We should now return to Manson’s case and the subject of offending believers’ feelings—the criminal offense that the God’s Will activists were trying to protect. The problem here is that the activists’ actions with regard to the musicians constitute the crime established by Article 213 of the Criminal Code of the Russian Federation and defined as “hooliganism.” However, none of the God’s Will members who threw eggs at Manson and his band was either convicted of a criminal offense or held administratively liable under Article 20.1 (disorderly conduct) of the CAO.

The abovementioned cases—the Pussy Riot drama, the misfortunes of Marilyn Manson, and Diana Semenukha’s case—suggest a number of things about the state of Russia’s public and legal environment. In Manson’s case, the aggression directed at “freaks” is masked as righteous indignation over believers’ hurt feelings.
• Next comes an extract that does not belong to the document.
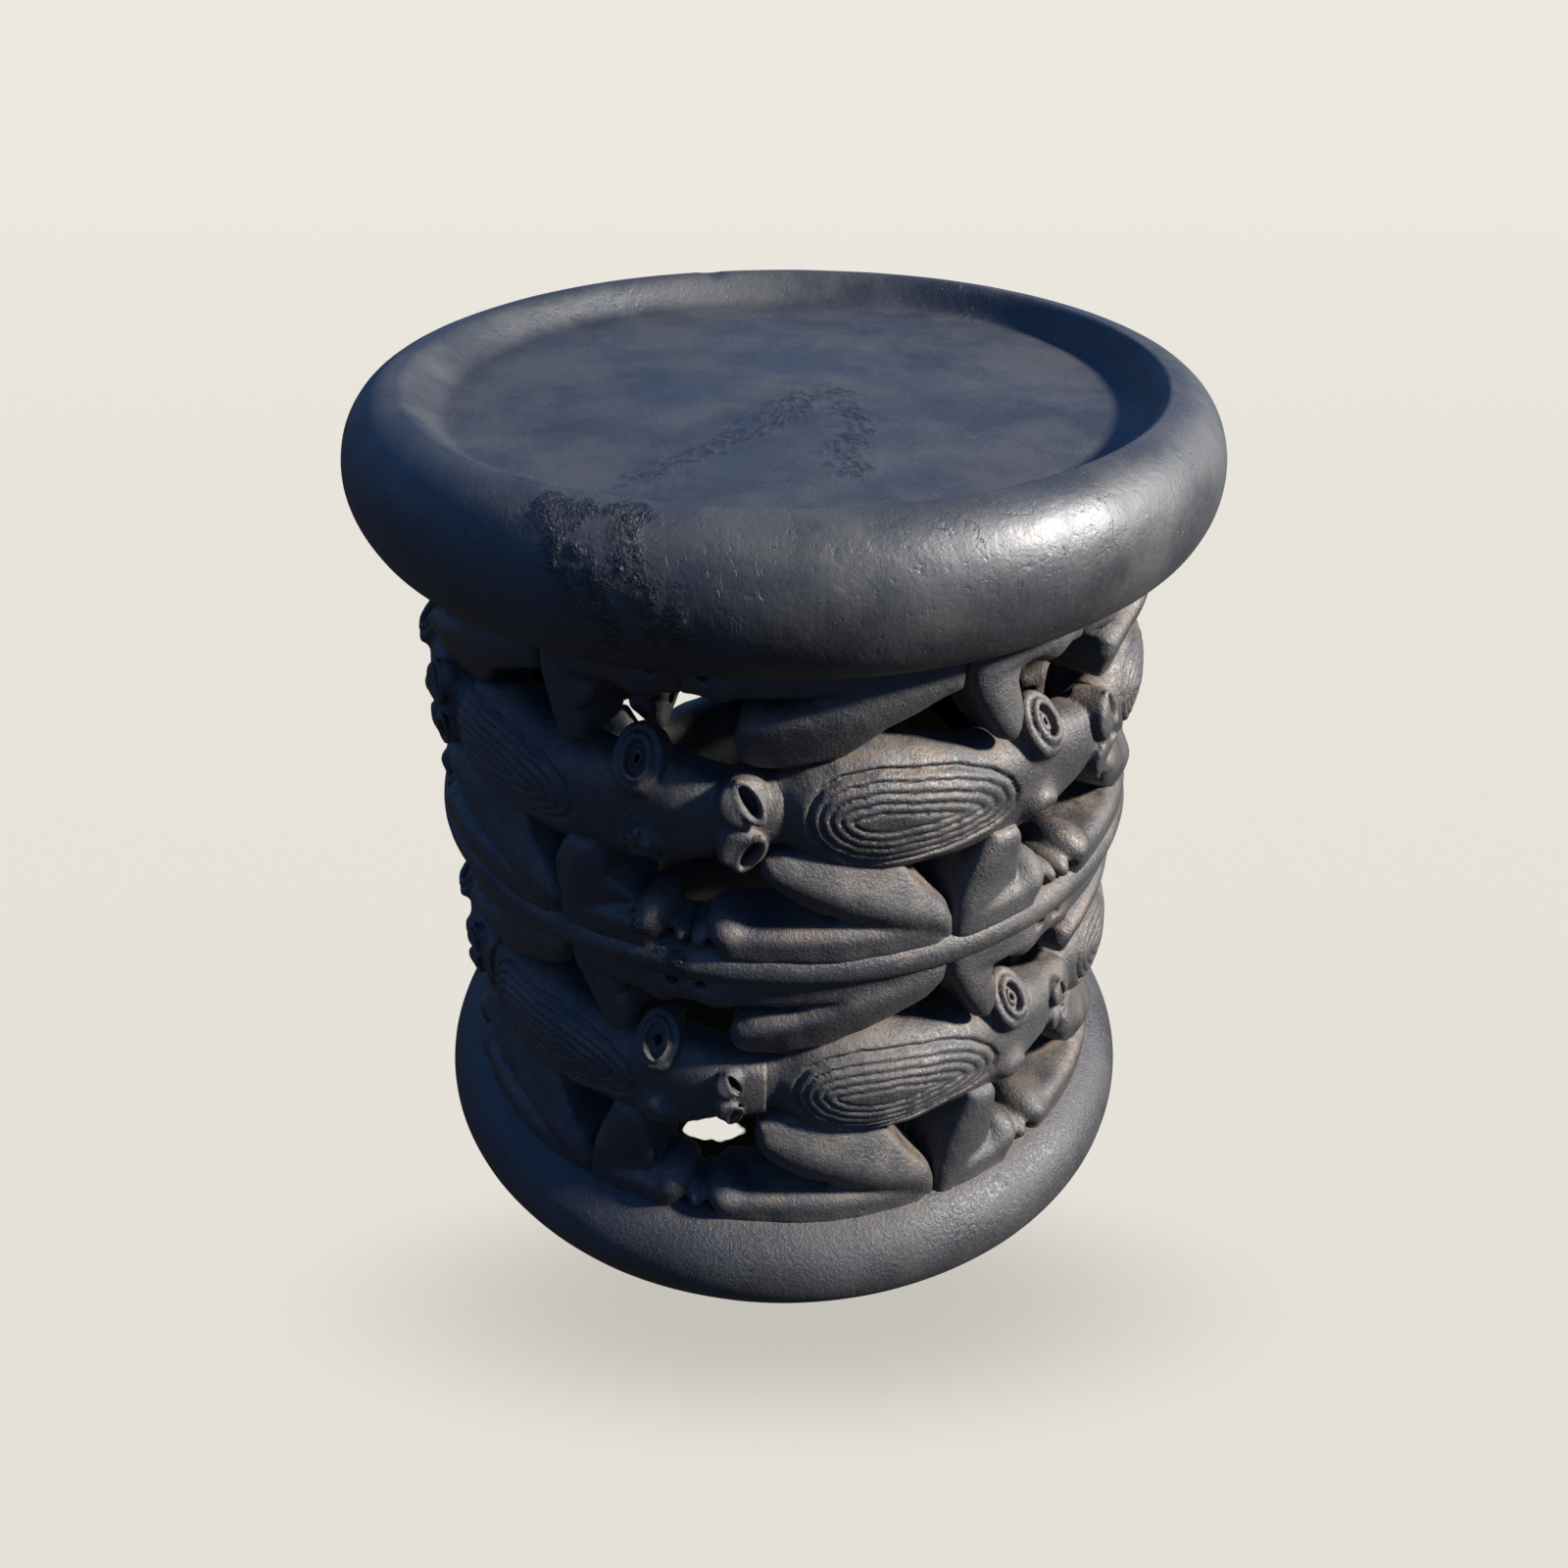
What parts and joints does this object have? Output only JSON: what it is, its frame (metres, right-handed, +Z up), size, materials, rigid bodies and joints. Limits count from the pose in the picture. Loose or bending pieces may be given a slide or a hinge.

The lack of reaction by Orthodox Christian activists in the case of the Odessa Satanist proves this point. In the Pussy Riot case, we are simply dealing with double standards.

Not only Russian law enforcement has become selective in their interpretation of the law, but so have some Orthodox Christian activists. According to Part 2 of Article 14 of the Constitution of the Russian Federation, religious associations are considered separate from the state; consequently, they should not be using Soviet methods of harassing “freaks” just because they are “different from us.” Such an approach is somehow not Christian-like.